Determining whether $\Phi_7(x)$ is irreducible over $\mathbb{F}_{11}$

Question

The question again for convenience. I want to figure out whether $$ x^6+x^5+x^4+x^3+x^2+x+1 $$ factors over $\mathbb{F}_{11}$.

My work: I have determined that it has no linear term $q$, by noting that $$ \frac{x^7-1}{x-1}=x^6+x^5+x^4+x^3+x^2+x+1 $$ and so quotienting $\mathbb{F}_{11}$ by $q$ would lead to a non trivial element of $$ a\in \mathbb{F}_{11},a^7=1 $$ but this is impossible, as the order of $\mathbb{F}_{11}$ as a group is $10$.

By similar logic, $\Phi_{7}(x)$ cannot factor into a quadratic and a quartic.

The problem is when I do this with a potential cubic factor, since $$ 11^3-1\cong 0\mod 7 $$ so I cannot conclude similarly. Indeed, checking in Wolfram, the polynomial does factor into two cubics modulo 11. How do I check in the affirmative that it should?

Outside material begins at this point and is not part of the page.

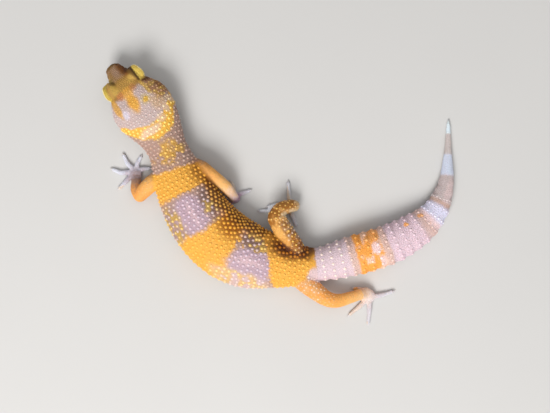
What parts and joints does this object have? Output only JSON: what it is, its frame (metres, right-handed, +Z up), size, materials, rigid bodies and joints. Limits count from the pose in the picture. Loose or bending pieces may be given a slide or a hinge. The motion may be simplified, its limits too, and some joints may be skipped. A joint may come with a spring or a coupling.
{
  "type": "leopard gecko",
  "caption": "Life-size model of a leopard gecko in mid-stride, belly and plump tail on the ground, head turned ahead and tail swept round.",
  "frame": {"origin": "on the ground at the centre of the footprint, under the middle of the box round the animal", "axes": "+Z up from the ground; +X runs from the head end towards the tail end; the head points towards -X and +Y"},
  "size_m": [0.1334, 0.1006, 0.0165],
  "materials": {
    "skin_yellow": "satin",
    "skin_lilac": "satin",
    "tail_pink": "satin",
    "digit_lilac": "satin",
    "eye": "gloss"
  },
  "bodies": {
    "root": {"head": "skin_lilac", "lower_jaw": "skin_lilac", "neck": "skin_lilac", "eye_left": "eye", "eye_right": "eye", "trunk_front": "skin_yellow", "trunk_middle": "skin_yellow", "trunk_rear": "skin_yellow", "upper_arm_left": "skin_yellow", "forearm_left": "skin_yellow", "upper_arm_right": "skin_yellow", "forearm_right": "skin_yellow", "thigh_left": "skin_yellow", "shank_left": "skin_yellow", "thigh_right": "skin_yellow", "shank_right": "skin_yellow", "hand_left": "digit_lilac", "hand_right": "digit_lilac", "foot_left": "digit_lilac", "foot_right": "digit_lilac", "tail_base": "tail_pink", "tail_middle": "tail_pink", "tail_end": "tail_pink"}
  },
  "joints": []
}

My idea is that since $\mathbb{F}_{11^3}^*$ is cyclic, and $7$ divides it's order, there is an element in the group with order $7$. Since this element is not in $\mathbb{F}_{11}\subset \mathbb{F}_{11^3}$, it came from quotienting by an irreducible cubic. However, how do I know this cubic divides $\Phi_{7}(x)$? Do I need to find the irreducible cubics in $\mathbb{F}_{11}$?

Answer 1

We see that $$ \Phi_7(x)=(x^3 + 7x^2 + 6x + 10)(x^3 + 5x^2 + 4x + 10), $$ by writing it as a product of two cubics with coefficients. Then comparing coefficients gives a system of linear equations over $\mathbb{F}_{11}$, which has a solution.

Answer 2

You are actually done as soon as you observe that $11^3-1$ is divisible by $7$. As you observed, this implies that there is a primitive $7$th root of unity $\alpha$ in $\mathbb{F}_{11^3}$, whose minimal polynomial $f(x)$ has degree $3$. You then wonder why $f(x)$ must divide $\Phi_7(x)$, but this is immediate: $f(x)$ is the minimal polynomial of $\alpha$ over $\mathbb{F}_{11}$, so it divides every polynomial over $\mathbb{F}_{11}$ which has $\alpha$ as a root, and $\Phi_7(x)$ is one such polynomial. So $f(x)$ divides $\Phi_7(x)$. (In fact, this argument shows that every irreducible factor of $\Phi_7(x)$ is a cubic, since every irreducible factor is the minimal polynomial of some root of $\Phi_7(x)$.)

Answer 3

More generally, the irreducible factorization of any polynomial $f(x) \in \mathbb{F}_q[x]$ can be obtained by considering the orbits of the Frobenius map $x \mapsto x^q$ acting on the roots of $f$ over $\overline{\mathbb{F}_q}$: each irreducible factor is a single orbit. When $f(x) = \Phi_n(x)$ and $\gcd(q, n) = 1$ the roots are the primitive $n^{th}$ roots of unity and so the orbits can be described as follows: if $\zeta$ is such a primitive root, then $\zeta^{q^k} = \zeta$ iff

$$q^k - 1 \equiv 0 \bmod n.$$

The smallest $k$ for which this is true is the multiplicative order of $q$ in $\mathbb{Z}/n\mathbb{Z}$, and $f(x)$ necessarily factors as a product of $\frac{\varphi(n)}{k}$ irreducibles of degree $k$. The irreducible factor containing a primitive root $\zeta^a$ has roots $\zeta^{aq^i}, 0 \le i < k$.

In this case we get that $\Phi_7(x) \bmod 11$ is a product of two irreducible cubics, namely (if $\zeta$ denotes a primitive $7^{th}$ root of unity in $\overline{\mathbb{F}_{11}}$, and using the fact that $11 \equiv 4 \bmod 7$)

$$(x - \zeta)(x - \zeta^4)(x - \zeta^2)$$

and

$$(x - \zeta^3)(x - \zeta^5)(x - \zeta^6).$$